A White Paper on IRF Research Study Using Behavioral Economics Insights in Incentives, Rewards, and Recognition

 

The Incentive Research Foundation’s (IRF) Using Behavioral Economics Insights in Incentives, Rewards, and Recognition presents new insights—and challenges long held assumptions—on what makes employees work their hardest.

Offering practical takeaways to apply immediately in incentives, rewards, and recognition (IRR) programs, the IRF’s report highlights proven behavioral economics approaches that make sense of—and capitalize upon—the powerful role of emotions in employee performance.

Emerging in recent years as a discipline in its own right, behavioral economics has long been overshadowed by the more readily accepted traditional economics which suggests, among other things, that:

  1. People tend to act rationally and in their own best interests when making decisions
  2. Money is the most effective motivator of employees

However, because behavioral economics recognizes that 70% of human decision-making is emotional—as opposed to rational—it proves to be a more useful tool than traditional economics in helping employers understand what actually motivates employees, why some incentives are more effective than others, and how they can strategically apply these principles to their own businesses.

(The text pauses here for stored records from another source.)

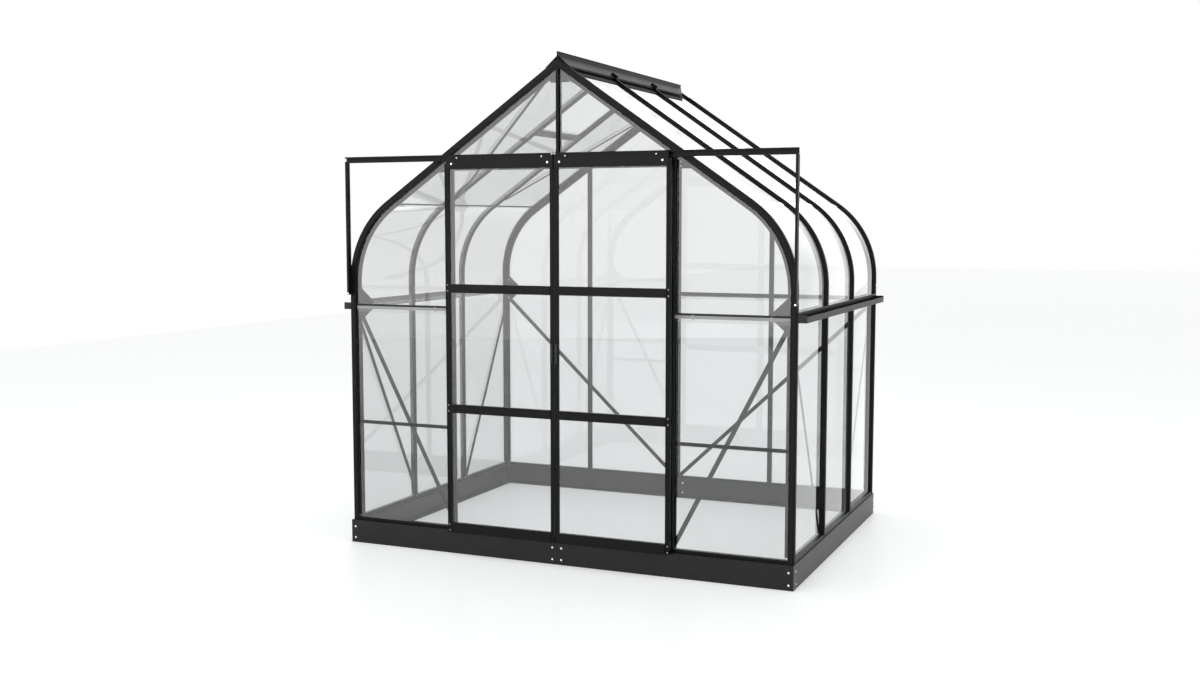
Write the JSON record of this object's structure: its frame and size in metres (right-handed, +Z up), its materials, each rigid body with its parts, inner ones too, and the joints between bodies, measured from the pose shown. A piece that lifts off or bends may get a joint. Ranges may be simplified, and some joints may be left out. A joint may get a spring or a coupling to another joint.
{
  "type": "greenhouse",
  "caption": "Greenhouse of clear glass in a black metal frame, with curved eaves, a pitched roof with a roof window, outside gutters and a pair of hanging sliding doors.",
  "frame": {"origin": "centre of the base frame's outline, on the ground", "axes": "+X across the front, +Y from the door gable to the back gable, +Z up"},
  "size_m": [2.658, 1.938, 2.6849],
  "materials": {
    "frame": "satin black powder coat",
    "base_steel": "satin black powder coat",
    "glass": "clear, smooth",
    "fittings": "matt"
  },
  "bodies": {
    "house": {"base_front_left": "base_steel", "base_front_right": "base_steel", "base_back_left": "base_steel", "base_back_right": "base_steel", "base_left": "base_steel", "base_right": "base_steel", "sills": "frame", "corner_bar_front_left": "frame", "corner_bar_front_right": "frame", "corner_bar_back_left": "frame", "corner_bar_back_right": "frame", "side_bar_left_front": "frame", "side_bar_left_back": "frame", "side_bar_right_front": "frame", "side_bar_right_back": "frame", "ridge": "frame", "gutter_left": "frame", "gutter_right": "frame", "door_jamb_left": "frame", "door_jamb_right": "frame", "door_header": "frame", "door_track": "frame", "track_stays": "frame", "front_upright": "frame", "back_upright_left": "frame", "back_upright_middle": "frame", "back_upright_right": "frame", "back_rail": "frame", "front_low_rails": "frame", "gable_braces_front": "frame", "gable_braces_back": "frame", "wall_braces": "frame", "roof_braces": "frame", "corner_plates_front": "frame", "corner_plates_back": "frame", "wall_glass_left": "glass", "wall_glass_right": "glass", "curved_glass_left": "glass", "curved_glass_right": "glass", "roof_glass_left": "glass", "roof_glass_right": "glass", "front_glass": "glass", "back_glass": "glass", "window_frame": "frame", "window_glass": "glass", "window_stay": "frame"},
    "door_left": {"door_left_frame": "frame", "door_left_glass": "glass", "door_left_fittings": "fittings"},
    "door_right": {"door_right_frame": "frame", "door_right_glass": "glass", "door_right_fittings": "fittings"}
  },
  "joints": [
    {"name": "door_left_slide", "type": "slide", "parent": "house", "child": "door_left", "axis": [-1, 0, 0], "range_m": [0, 0.6]},
    {"name": "door_right_slide", "type": "slide", "parent": "house", "child": "door_right", "axis": [1, 0, 0], "range_m": [0, 0.6]}
  ]
}
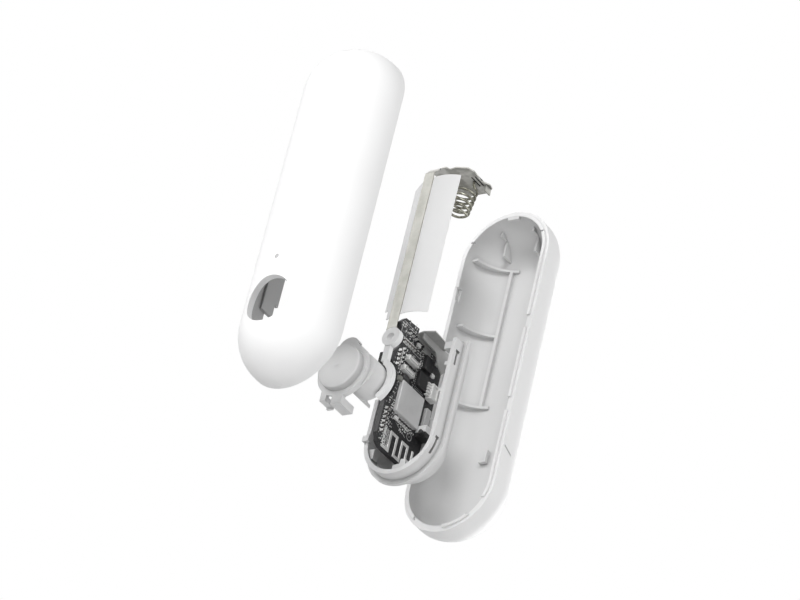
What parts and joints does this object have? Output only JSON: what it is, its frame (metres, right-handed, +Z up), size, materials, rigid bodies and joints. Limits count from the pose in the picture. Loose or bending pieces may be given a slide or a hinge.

Studies indicate that typically only about one-third of employees care about their work. But companies that incorporate proven techniques from behavioral economics into employee motivation programs and other aspects of their business models have a competitive edge and enjoy higher levels of productivity, engagement, and retention among employees than those relying solely on traditional monetary incentives. In most cases, an understanding of the person being incentivized and an appropriate experiential or merchandise reward will result in a far more memorable and impactful reward than cash.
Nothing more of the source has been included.